(Entries from a dataset)

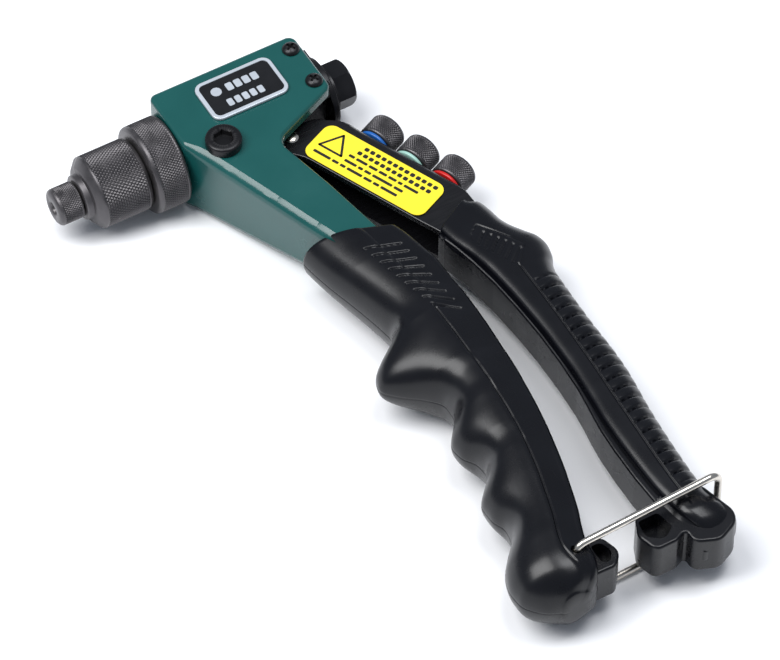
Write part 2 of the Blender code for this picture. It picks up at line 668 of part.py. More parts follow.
# ---------------------------------------------------------------- lever grip
OUTER = [
    (-65.0, 113.5), (-66.3, 115.0), (-68.0, 116.8), (-72.0, 117.9), (-77.0, 118.7), (-81.0, 120.2), (-86.4, 123.4),
    (-90.5, 126.3), (-93.5, 127.0), (-97.0, 125.9), (-100.5, 124.0), (-105.0, 122.9), (-110.0, 122.8), (-118.0, 122.5),
    (-128.0, 122.4), (-138.0, 122.6), (-146.0, 122.4), (-154.0, 121.6), (-162.0, 120.5), (-170.0, 119.7), (-180.0, 119.0),
    (-190.0, 118.5), (-200.0, 118.3), (-204.0, 119.4), (-208.0, 121.0), (-212.0, 121.4), (-215.5, 120.0), (-218.5, 116.8),
    (-221.0, 112.2),
]
RAIL = [(-70.0, 96.4), (-76.5, 97.2), (-82.0, 98.8), (-90.0, 100.6), (-100.0, 102.2), (-112.0, 103.3), (-124.0, 103.9), (-136.0, 103.9),
        (-148.0, 103.3), (-154.0, 102.6), (-160.0, 101.7), (-166.0, 101.0), (-174.0, 100.6), (-186.0, 100.5), (-196.0, 101.0)]
RIDGE = [(-70.0, 98.4), (-78.0, 99.4), (-90.0, 102.6), (-100.0, 104.9), (-115.0, 107.4), (-128.0, 108.6), (-140.0, 108.4), (-155.0, 107.6),
         (-177.0, 107.2), (-202.0, 106.4), (-212.0, 108.0), (-217.0, 109.6), (-221.0, 110.4)]
GRIP_HALF = [(-66.0, 9.2), (-74.0, 9.6), (-82.0, 10.2), (-95.0, 11.0), (-150.0, 10.9), (-195.0, 10.8), (-206.0, 10.8), (-211.0, 10.0),
             (-215.0, 8.3), (-218.5, 5.6), (-221.0, 2.2)]
SKEW = math.tan(math.radians(28.0))


def rib(y, fine=1.0):
    """Depth of the cut between ribs at this y: 0 on a crest."""
    bottom = RIB_TOP - RIB_COUNT * RIB_PITCH
    if not bottom < y < RIB_TOP:
        return 0.0
    phase = (RIB_TOP - y) / RIB_PITCH % 1.0
    return RIB_DEPTH * (1.0 - math.sin(math.pi * phase) ** 0.7)


def grip_ring(t, points_outer=5, ribbed=True):
    """Section of the lever grip's body at station t (the y of its inner side)."""
    k = min(max((t + 76.0 + 34.0) / 34.0, 0.0), 1.0)
    k = k * k * (3 - 2 * k)
    inner_x = spline(RIDGE, t)
    y_out = t + k * SKEW * 20.0
    outer_x = spline(OUTER, y_out) - (rib(y_out) if ribbed else 0.0)
    h = spline(GRIP_HALF, t + k * 4.0)
    foot = spline(RAIL, t) + 2.0 if t > -196 else inner_x - 4.5
    foot = min(foot, inner_x - 1.6)
    half = []
    # concave shoulder from the foot up to the ridge
    half.append((foot + 0.6, 0.0))
    half.append((foot + 0.6, 6.3))
    span, rise = inner_x - foot, h - 6.6
    for a in (0.4, 0.75):
        half.append((foot + 0.6 + (span - 0.6) * a, 6.6 + rise * a ** 2.2))
    half.append((inner_x, h - 0.2))
    half.append((inner_x + 1.6, h))
    flat = inner_x + (outer_x - inner_x) * 0.42
    half.append((flat, h - 0.1))
    for j in range(1, points_outer + 1):
        a = math.pi / 2 * j / points_outer
        half.append((flat + (outer_x - flat) * math.sin(a) ** 0.9, (h - 0.1) * math.cos(a) ** 0.85))
    ring = [(x, t + k * SKEW * (x - spline(RAIL, t)), Z0 + z) for x, z in half]
    ring += [(x, y, 2 * Z0 - z) for x, y, z in ring[-2:0:-1]]
    return ring


def grip_stations():
    out_y = [-75.2, -76.0, -78.0, -81.0, -84.0, -87.0, -90.0, -93.0, -96.0, -99.5, -103.0]
    y = RIB_TOP
    for n in range(RIB_COUNT):
        out_y += [y, y - RIB_PITCH * 0.5]
        y -= RIB_PITCH
    out_y += [y, -198.5, -201.0, -204.0, -207.0, -210.0, -212.5, -214.6, -216.8, -218.8, -220.2, -221.0]
    return out_y


def rail_outline():
    corners = [(97.2, -76.8, 1.5)] + [(x, y, 6.0) for y, x in RAIL[2:]]
    corners += [
        (100.8, -198.6, 1.5), (93.0, -198.4, 2.5), (90.0, -205.0, 4.0), (92.2, -212.2, 3.0), (99.6, -212.2, 2.5), (103.6, -210.4, 1.0),
        (103.6, -216.2, 4.0), (111.6, -217.8, 5.0), (119.2, -212.4, 6.0), (117.0, -199.0, 2.0), (112.0, -195.0, 2.0), (110.5, -150.0, 10.0),
        (109.5, -110.0, 10.0), (106.0, -90.0, 10.0), (104.5, -73.6, 1.5),
    ]
    return rounded(corners, 24)


body = loft("lever_grip", [grip_ring(t) for t in grip_stations()], RUBBER)
rail = plate("rail", split(rail_outline(), 12), RUBBER, Z0 - 7.6, Z0 + 7.6, 0.8, 2)
boolean(body, rail, "UNION")
# pocket of the lug, and the blind slot that holds the lever's tail
for side in (-1, 1):
    z = sorted((Z0 + side * 2.0, Z0 + side * 12.0))
    boolean(body, plate("pocket", rounded([(92.6, -200.6, 1.2), (92.0, -206.5, 2.4), (96.6, -210.2, 3.0), (100.9, -207.0, 1.2), (99.6, -200.6, 1.2)], 30),
                        RUBBER, z[0], z[1], 0, 0))
tail = rounded(
    [(*lever_point(36, -1.2), 0), (101.1, -81.0, 20.0), (104.4, -100.0, 20.0), (106.0, -120.0, 20.0), (105.9, -186.6, 1.5), (114.0, -186.6, 1.5),
     (114.8, -120.0, 20.0), (115.0, -84.0, 20.0), (114.6, -50.0, 0)]
)
boolean(body, plate("tail_slot", tail, RUBBER, Z0 - PLATE_HALF - 0.35, Z0 + PLATE_HALF + 0.35, 0, 0))
smooth(body, 40)

# ---------------------------------------------------------------- front grip
# (y, front edge, back edge, half thickness) down the grip
GRIP_ROWS = [
    (-58.0, 57.2, 85.5, 12.6), (-62.0, 57.7, 87.2, 13.0), (-70.0, 59.4, 88.6, 13.3), (-80.0, 62.2, 89.8, 13.7), (-88.0, 64.2, 90.8, 14.1),
    (-94.5, 65.6, 91.3, 14.4), (-98.5, 66.2, 91.6, 14.6), (-102.0, 64.4, 91.8, 14.8), (-106.5, 58.2, 91.8, 14.9), (-110.5, 53.9, 91.7, 15.0),
    (-114.5, 53.0, 91.6, 15.0), (-119.0, 56.6, 91.3, 15.0), (-125.0, 64.0, 90.9, 15.0), (-130.0, 67.6, 90.5, 14.9), (-134.5, 67.6, 90.2, 14.9),
    (-139.5, 64.4, 89.7, 15.0), (-144.5, 61.2, 89.1, 15.0), (-149.0, 61.8, 88.5, 14.9), (-153.5, 64.6, 87.8, 14.7), (-157.5, 65.2, 87.1, 14.5),
    (-162.5, 62.4, 86.1, 14.5), (-168.5, 57.6, 84.8, 14.4), (-174.0, 57.8, 83.5, 14.2), (-179.0, 59.6, 82.1, 14.0), (-184.0, 58.8, 80.7, 13.9),
    (-189.0, 54.4, 79.1, 13.9), (-194.5, 50.3, 76.9, 14.0), (-200.0, 48.9, 75.2, 14.0), (-205.0, 49.4, 74.6, 13.6), (-209.0, 52.0, 73.6, 12.4),
    (-212.0, 55.4, 71.4, 10.2), (-213.8, 59.6, 68.2, 6.6),
]
# front of the grip without its finger swells, which fade out towards the crest
STEM = [(-58.0, 57.2), (-80.0, 62.2), (-98.0, 66.4), (-116.0, 67.6), (-134.0, 67.8), (-157.0, 65.4), (-180.0, 60.0), (-194.0, 53.5), (-204.0, 50.0), (-213.8, 59.6)]
STRIP = [(-58.0, 11.0), (-100.0, 12.8), (-130.0, 11.4), (-162.0, 9.6), (-200.0, 8.6), (-213.8, 4.0)]
RIM_SLOPE = -0.297


def front_ring(t, arc=6):
    front = spline([(r[0], r[1]) for r in GRIP_ROWS], t)
    stem = spline(STEM, t)
    back = spline([(r[0], r[2]) for r in GRIP_ROWS], t)
    h = spline([(r[0], r[3]) for r in GRIP_ROWS], t)
    strip = min(spline(STRIP, t), (back - front) * 0.42)
    crest = back - strip - 2.0
    groove = back - strip
    low = h - 0.6 - strip * 0.26
    corner = min(2.2, low * 0.4)
    half = []
    for j in range(arc + 1):
        a = math.pi / 2 * j / arc
        half.append((crest - (crest - stem) * math.cos(a) ** 0.94 + (front - stem) * math.cos(a) ** 1.7, h * math.sin(a) ** 0.94))
    half.append((groove, h - 0.5))
    half.append((back - corner * 0.9, low))
    half.append((back - corner * 0.25, low - corner * 0.4))
    half.append((back, low - corner * 1.3))
    half.append((back + 0.15, 0.0))
    skew = min(max((t + 84.0) / 22.0, 0.0), 1.0)
    ring = [(x, t + skew * RIM_SLOPE * (x - 62.0), Z0 + z) for x, z in half]
    ring += [(x, y, 2 * Z0 - z) for x, y, z in ring[-2:0:-1]]
    return ring


def front_stations():
    rows = [GRIP_ROWS[0][0] - 2.6]
    y = -63.0
    while y > -96:
        rows.append(y)
        y -= 6.5
    while y > -206:
        rows.append(y)
        y -= 3.8
    rows += [-207.0, -209.0, -211.0, -212.6, -213.6]
    return rows


grip = loft("front_grip", [front_ring(t) for t in front_stations()], RUBBER)
lug = plate("lug", rounded([(66.0, -199.4, 0), (66.0, -210.4, 0), (79.0, -210.8, 2.6), (82.9, -206.5, 4.0), (80.8, -199.8, 3.0), (77.0, -198.4, 1.0)], 24),
            RUBBER, Z0 - 7.3, Z0 + 7.3, 0.7, 2)
boolean(grip, lug, "UNION")
for side in (-1, 1):
    z = sorted((Z0 + side * 2.0, Z0 + side * 12.0))
    boolean(grip, plate("pocket", rounded([(75.8, -201.0, 1.0), (75.8, -208.0, 2.0), (78.4, -208.6, 2.4), (80.6, -205.6, 2.4), (79.2, -201.2, 2.0)], 30),
                        RUBBER, z[0], z[1], 0, 0))
# the arm's end and its tongue sit in here
seat = [(60.0, -50.0), (67.2, -67.2), (69.95, -74.05), (84.4, -77.95), (82.5, -68.8), (79.4, -55.0)]
boolean(grip, plate("arm_seat", seat, RUBBER, Z0 - 11.45, Z0 + 11.45, 0, 0))
boolean(grip, plate("tongue_seat", tongue_outline(0.35), RUBBER, Z0 - 8.35, Z0 + 8.35, 0, 0))
boolean(grip, post("wire_hole", *BAIL_HINGE, -5, 40, WIRE_R + 0.35, sides=16))
for z in ((-5.0, Z0 + WIRE_R + 1.0 - BAIL_HALF), (Z0 + BAIL_HALF - WIRE_R - 1.0, 40.0)):
    boolean(grip, post("bend_relief", *BAIL_HINGE, *z, 5.2, sides=24))
smooth(grip, 40)

# ---------------------------------------------------------------- bail
hx, hy = BAIL_HINGE
ex, ey = BAIL_END
legs = turned_path(
    [(hx, hy, Z0 + 7.0), (hx, hy, Z0 + BAIL_HALF), (ex, ey, Z0 + BAIL_HALF), (ex, ey, Z0 - BAIL_HALF), (hx, hy, Z0 - BAIL_HALF),
     (hx, hy, Z0 - 7.0)],
    2.8, 4,
)
sweep("latch_bail", legs, WIRE_R, BRIGHT, 10)


# ---------------------------------------------------------------- moving groups
def carried(name, centre, members):
    """An empty on the joint's axis that the group's pieces are parented to."""
    axis = bpy.data.objects.new(name, None)
    axis.location = [c * MM for c in centre]
    axis.empty_display_size = 0.01
    bpy.context.collection.objects.link(axis)
    bpy.context.view_layer.update()
    for member in members:
        piece = bpy.data.objects[member]
        piece.parent = axis
        piece.matrix_parent_inverse = axis.matrix_world.inverted()


carried("lever_axis", (*PIVOT, Z0), ["lever_channel", "lever_pin", "lever_label", "lever_grip"] + [name for name, _ in RINGS]
        + [f"spare_nosepiece_{k + 1}" for k in range(SPARE_COUNT)])
carried("pull_axis", (PULL_X0, 0, Z0), ["jaw_case", "jaw_upper", "jaw_lower", "jaw_pusher", "jaw_spring", "draw_tube", "return_spring"])
carried("bail_axis", (*BAIL_HINGE, Z0), ["latch_bail"])

# everything hangs on one empty that brings the origin under the middle of the tool
base = bpy.data.objects.new("riveter_origin", None)
bpy.context.collection.objects.link(base)
for piece in bpy.context.scene.objects:
    if piece is not base and piece.parent is None:
        piece.parent = base
base.location = (-MIDDLE[0] * MM, -MIDDLE[1] * MM, 0)
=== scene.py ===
import math

import bmesh
import bpy
import numpy as np
from mathutils import Matrix, Vector


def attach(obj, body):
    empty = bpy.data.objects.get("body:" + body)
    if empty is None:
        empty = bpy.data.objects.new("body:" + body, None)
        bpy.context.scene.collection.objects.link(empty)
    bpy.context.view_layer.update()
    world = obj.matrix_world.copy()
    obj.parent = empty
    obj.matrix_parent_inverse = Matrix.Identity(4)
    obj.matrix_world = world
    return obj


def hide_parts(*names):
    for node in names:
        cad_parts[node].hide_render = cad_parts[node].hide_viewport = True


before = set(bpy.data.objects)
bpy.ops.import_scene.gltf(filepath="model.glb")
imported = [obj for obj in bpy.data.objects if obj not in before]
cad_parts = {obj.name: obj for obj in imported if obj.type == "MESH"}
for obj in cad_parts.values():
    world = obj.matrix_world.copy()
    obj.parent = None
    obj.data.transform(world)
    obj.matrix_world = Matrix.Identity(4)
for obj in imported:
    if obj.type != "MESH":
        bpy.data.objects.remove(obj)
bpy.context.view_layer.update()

MM = 0.001
MIDDLE = (63.4, -103.7, 0.0)
Z0 = 15.0
PIVOT = (53.9, -14.7)
HEAD_HALF, ARM_HALF = 15.0, 10.8


# ------------------------------------------------------------------------------------------------ camera
def camera():
    """Looks down on the tool from its nose side, 52 degrees above the floor."""
    a, e = math.radians(-30), math.radians(52)
    right = Vector((math.cos(a), math.sin(a), 0))
    back = Vector((math.sin(a) * math.cos(e), -math.cos(a) * math.cos(e), math.sin(e)))
    up = back.cross(right)
    target = Vector((67.917, -95.202, 15.0)) - Vector(MIDDLE)
    spot = (target + back * 1600) * MM
    data = bpy.data.cameras.new("view_camera")
    data.sensor_width = 36
    data.lens = 36 * 1600 / 241.8
    data.clip_end = 20
    made = bpy.data.objects.new("view_camera", data)
    bpy.context.collection.objects.link(made)
    made.matrix_world = Matrix(((right.x, up.x, back.x, spot.x), (right.y, up.y, back.y, spot.y), (right.z, up.z, back.z, spot.z), (0, 0, 0, 1)))
    bpy.context.scene.camera = made


camera()


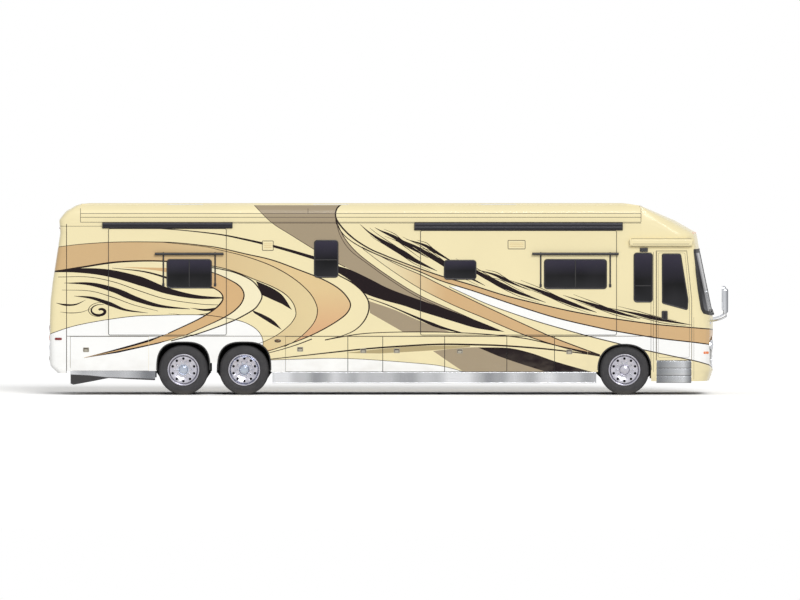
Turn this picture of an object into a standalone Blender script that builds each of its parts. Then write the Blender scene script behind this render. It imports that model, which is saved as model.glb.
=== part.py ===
"""Motorhome: a bus-type coach on three axles, with slide-outs, bay doors and an entry door.

Metres. +X is forward, +Y is the coach's left and +Z is up. The origin lies on the ground under
the middle of the bounding box. A station is a distance ahead of the rear bumper.
"""
import math

import bmesh
import bpy
from mathutils import Matrix, Vector

# Whole vehicle
LENGTH = 13.70
WIDTH = 2.59
HEIGHT = 3.92
MIRROR_REACH = 0.29
HALF = WIDTH / 2
REAR = -(LENGTH + MIRROR_REACH) / 2

# Gaps and overruns
SEAT = 0.0003
SPIN_GAP = 0.0008
HINGE_GAP = 0.0004
DOOR_GAP = 0.0065
SLIDE_GAP = 0.006
OVERRUN = 0.1

# Levels of the body
SILL_Z = 0.453
CHIN_Z = 0.284
BELT_LOW = 1.205
BELT_HIGH = 1.238
EAVE_Z = 3.543
CAP_STEP_Z = 3.22
CEILING_Z = 3.50
WALL_T = 0.045
FLOOR_T = 0.09
FLOOR_LOW = BELT_HIGH - FLOOR_T
INNER = HALF - WALL_T

# Axles
DRIVE_STATION = 4.021
TAG_SPACING = 1.254
FRONT_OVERHANG = 1.845
TAG_STATION = DRIVE_STATION - TAG_SPACING
FRONT_STATION = LENGTH - FRONT_OVERHANG
WHEELBASE = FRONT_STATION - DRIVE_STATION
TYRE_R = 0.515
TYRE_W = 0.30
TYRE_SET = 0.22
TWIN_SPACING = 0.35
TYRE_Y = HALF - TYRE_SET
TWIN_Y = TYRE_Y - TWIN_SPACING
RIM_R = 0.30

# Wheel arches: the rear ones are squarer
ARCH_HALF = 0.55
REAR_ARCH_TOP = 1.092
FRONT_ARCH_TOP = 1.045
REAR_ARCH_POWER = 2.9
FRONT_ARCH_POWER = 2.3
TONGUE_Z = 0.66

# Seams between the caps and the walls
REAR_SEAM = 0.363
REAR_CAP_TOP_SEAM = 0.64
FRONT_SEAM_SET = 0.434
FRONT_SEAM = LENGTH - FRONT_SEAM_SET
FRONT_CAP_LENGTH = 1.505
FRONT_CAP_TOP_SEAM = LENGTH - FRONT_CAP_LENGTH

WHEEL_STEPS = 20
ROUND_STEPS = 10
FILLET_STEPS = 2


def at(station):
    """World x of a station."""
    return REAR + station


def aft(share):
    """Station as a share of the way from the rear bumper to the drive axle."""
    return share * DRIVE_STATION


def mid(share):
    """Station as a share of the wheelbase, from the drive axle."""
    return DRIVE_STATION + share * WHEELBASE


def fore(share):
    """Station as a share of the front overhang, from the front axle."""
    return FRONT_STATION + share * FRONT_OVERHANG


def rise(share):
    """Height as a share of the way from the belt to the eaves."""
    return BELT_HIGH + share * (EAVE_Z - BELT_HIGH)


# Materials


def material(name, colour, roughness, metallic=0.0, alpha=1.0):
    made = bpy.data.materials.new(name)
    made.use_nodes = True
    shader = made.node_tree.nodes["Principled BSDF"]
    shader.inputs["Base Color"].default_value = (*colour, 1.0)
    shader.inputs["Roughness"].default_value = roughness
    shader.inputs["Metallic"].default_value = metallic
    shader.inputs["Alpha"].default_value = alpha
    made.diffuse_color = (*colour, alpha)
    return made


def clear_scene():
    for old in list(bpy.data.objects):
        bpy.data.objects.remove(old, do_unlink=True)


clear_scene()

CREAM = material("cream_paint", (0.87, 0.77, 0.50), 0.25)
WHITE = material("white_paint", (0.90, 0.89, 0.86), 0.25)
BLACK = material("black_steel", (0.03, 0.03, 0.03), 0.5)
DARK_GLASS = material("dark_glass", (0.03, 0.03, 0.05), 0.08, 0.0, 0.6)
STEEL = material("stainless", (0.62, 0.62, 0.63), 0.25, 1.0)
CHROME = material("chrome", (0.80, 0.80, 0.82), 0.12, 1.0)
RUBBER = material("tyre_rubber", (0.03, 0.03, 0.03), 0.85)
CASTING = material("cast_iron", (0.10, 0.10, 0.11), 0.6, 0.7)
LINING = material("floor_lining", (0.28, 0.24, 0.20), 0.8)
LEATHER = material("leather", (0.45, 0.36, 0.26), 0.5)


# Solids


def add_object(name, bm, look, origin=(0, 0, 0)):
    """A new object of the bmesh, with its origin where a joint's axis may pass."""
    bmesh.ops.recalc_face_normals(bm, faces=bm.faces)
    bmesh.ops.translate(bm, vec=-Vector(origin), verts=bm.verts)
    mesh = bpy.data.meshes.new(name)
    bm.to_mesh(mesh)
    bm.free()
    mesh.materials.append(look)
    made = bpy.data.objects.new(name, mesh)
    made.location = origin
    bpy.context.scene.collection.objects.link(made)
    return made


def loft(name, rings, look, origin=(0, 0, 0)):
    """A closed body through rings of equally many points, flat at both ends."""
    bm = bmesh.new()
    rows = [[bm.verts.new(point) for point in ring] for ring in rings]
    count = len(rows[0])
    for lower, upper in zip(rows, rows[1:]):
        for i in range(count):
            j = (i + 1) % count
            bm.faces.new((lower[i], lower[j], upper[j], upper[i]))
    bm.faces.new(rows[0])
    bm.faces.new(rows[-1])
    return add_object(name, bm, look, origin)


PLANES = {
    "X": lambda u, v, w: (w, u, v),
    "Y": lambda u, v, w: (u, w, v),
    "Z": lambda u, v, w: (u, v, w),
}


def prism(name, outline, axis, start, end, look, origin=(0, 0, 0)):
    """The outline drawn square to an axis, pushed along it from start to end."""
    place = PLANES[axis]
    rings = [[place(u, v, w) for u, v in outline] for w in (start, end)]
    return loft(name, rings, look, origin)


def block(name, low, high, look, origin=(0, 0, 0)):
    """A box from its low corner to its high corner."""
    outline = [(low[0], low[1]), (high[0], low[1]), (high[0], high[1]), (low[0], high[1])]
    return prism(name, outline, "Z", low[2], high[2], look, origin)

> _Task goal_
Your task is to output exactly the lines from the one with "# everything hangs" through the one with "obj.parent = empty", counting both ends.

> _Reply_
# everything hangs on one empty that brings the origin under the middle of the tool
base = bpy.data.objects.new("riveter_origin", None)
bpy.context.collection.objects.link(base)
for piece in bpy.context.scene.objects:
    if piece is not base and piece.parent is None:
        piece.parent = base
base.location = (-MIDDLE[0] * MM, -MIDDLE[1] * MM, 0)
=== scene.py ===
import math

import bmesh
import bpy
import numpy as np
from mathutils import Matrix, Vector


def attach(obj, body):
    empty = bpy.data.objects.get("body:" + body)
    if empty is None:
        empty = bpy.data.objects.new("body:" + body, None)
        bpy.context.scene.collection.objects.link(empty)
    bpy.context.view_layer.update()
    world = obj.matrix_world.copy()
    obj.parent = empty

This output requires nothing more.